The case eventually made its way to the U.S. Supreme Court as Ableman v. Booth. Writing for a unanimous court in 1859, Chief Justice Roger B. Taney argued that state and local courts (or governments) could not interpose themselves between fugitive slaves, or those aiding fugitive slaves, and federal efforts at enforcement. To do so, he lectured, “would subvert the very foundations of this Government.” Taney contended, in effect, that there was no constitutional claim to states rights in the face of federal law. Ironically, Taney held slaves and had become a leading advocate for slavery; four of his fellow justices were also slaveholders. In spite of its nationalist stance, the decision was enthusiastically endorsed by proslavery politicians, preachers, and the press in the South. Even after the decision, details of Booth’s case continued to play out in the federal courts until President James Buchanan pardoned him as he was leaving office in 1861.
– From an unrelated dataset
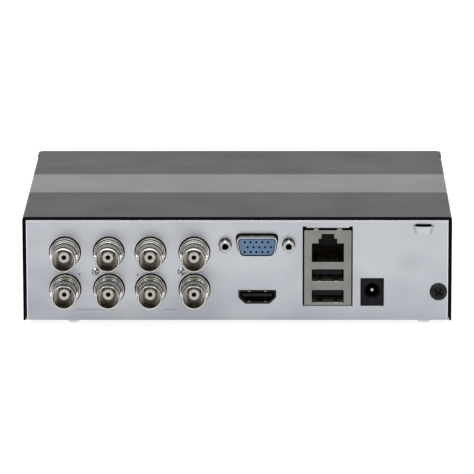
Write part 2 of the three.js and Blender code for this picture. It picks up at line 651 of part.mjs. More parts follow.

On the eve of the Civil War, white southerners used whatever constitutional stance best served the goal of defending the existence of their “peculiar institution.” Sometimes a states rights argument promoted that purpose, sometimes reliance on federal authority did. Recalling the late 1850s from the vantage point of the post-war years, Senator Carl Schurz, a Missourian, observed that “in the North, as well as in the South, men’s sympathies in regard to slavery shaped and changed their political doctrines and their constitutional theories.” Thus, politicians in either region could invoke federal authority or states rights depending on which was most convenient. A look at the declarations of secession conventions, newspaper editorials, and political speeches from 1860-61 makes clear that southern leaders seceded and went to war to protect slavery and tamp down fears of racial equality. Only in the wake of Appomattox did former Confederates assert that the conflict had been waged over constitutional principles. Ableman v. Booth demonstrates the historical inaccuracy of contemporary claims that the South fought for states rights. Texas politicians should become familiar with the case.